Now with extended range aircraft, for Etihad and V Australia customers it’s one stop to Europe via the Middle East, with many destinations in southern and northern Europe, Russia and the Ukraine and north Africa within four hours’ flight.
The Middle East has become a “natural hub” Mr Hogan says.
And while Etihad faces competition from the colossus of Emirates (and its Dubai hub) and an equally ambitious Qatar (and its Doha hub, the city that beat Australia to host the 2022 World Cup soccer contest), Mr Hogan thinks the airline and its Abu Dhabi home base is on track.

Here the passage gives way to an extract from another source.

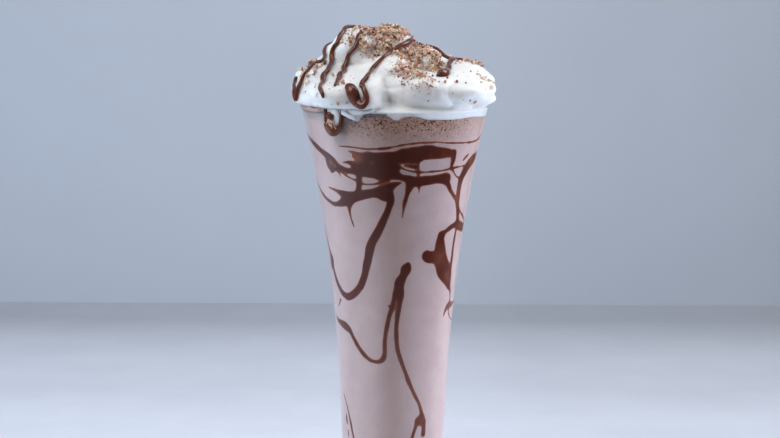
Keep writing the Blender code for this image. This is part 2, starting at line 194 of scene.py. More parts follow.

The city has a plan for 2030 — an ambitious vision that has seen it positioning itself as the “Paris” of the Middle East, rather than the glitzy “Vegas” of its northern rival, Dubai.
It’s attracting outposts of the Sorbonne University, the Guggenheim museum, the Louvre and New York University as it seeks to become internationalised and service the needs of expat families.
There’s the no-small matter that the airline is yet to turn a profit, But Mr Hogan says it’s on track to break even by the end of the year.
Mr Hogan cites a Booz & Company analysis (based partly on “data interpolation”, or sophisticated estimates) that found by passengers carried, Etihad has done in seven years what it took Qatar Airways to do in 13 years, and Emirates 18 years.
And Mr Hogan describes the “myths” that have been levelled at the airline: that it gets government subsidies, free fuel, low airport and landing charges, cheap labour and pays no tax.
Not true, Mr Hogan says. Yes, at start-up the airline was capitalised by the UAE government “just like legacy flag carriers before us” but enjoys no sovereign guarantees, pays market rates for fuel, get no cut rates at its home airport, pays “generous” salary packages to attract the right staff and pays tax in 43 overseas countries where the airline flies.
Mr Hogan says Qantas, which took a swing at Middle East carriers and in part blamed them for the losses on its international service, should just get on with it.
“We’re here, and they could be here too,” he said.